Ms. Gund, who returned to school in middle age to earn a master’s degree in art history from Harvard in 1980, served on the boards of several museums and nonprofit organizations, including the Cleveland Museum of Art, the Morgan Library & Museum, and the Frick Collection.
In her later years, Gund directed much of her philanthropy to social-justice causes. She served on the boards of the Socrates Sculpture Park in Long Island City and the Robert Rauschenberg Foundation, where she served on the philanthropy committee. In 1997, she received the National Medal of Arts from President Clinton.
In 2007, Ms. Gund and Elizabeth W. Easton founded the Center for Curatorial Leadership, which has become the leading institute for training curators and defining their role in museums.
In 2023, in response to the Supreme Court decision overturning Roe v. Wade, Ms.

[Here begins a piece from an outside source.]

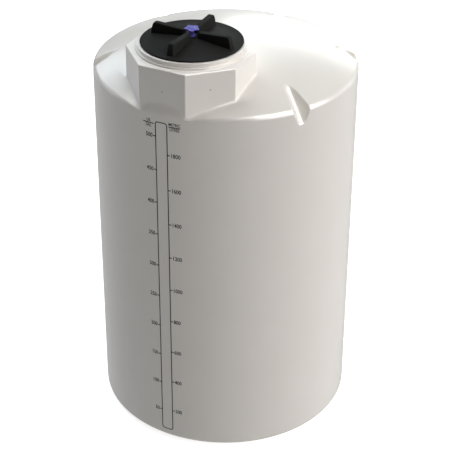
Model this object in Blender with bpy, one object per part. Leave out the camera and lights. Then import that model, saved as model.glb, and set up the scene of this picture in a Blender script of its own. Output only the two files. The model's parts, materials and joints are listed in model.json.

Gund sold another Lichtenstein painting, “Mirror #5” (1970), for $3.1 million, which she donated to two organizations that advocate for reproductive rights.
“I felt compelled to part with this beloved work by an artist who means so much to me because I believe in the power of art as a tool for advocacy and inspiration,” she told Christie’s, which auctioned the work. At that point, with the rest of her collection spoken for, the cupboard was bare. As she told W magazine, “I’m afraid that’s about it.”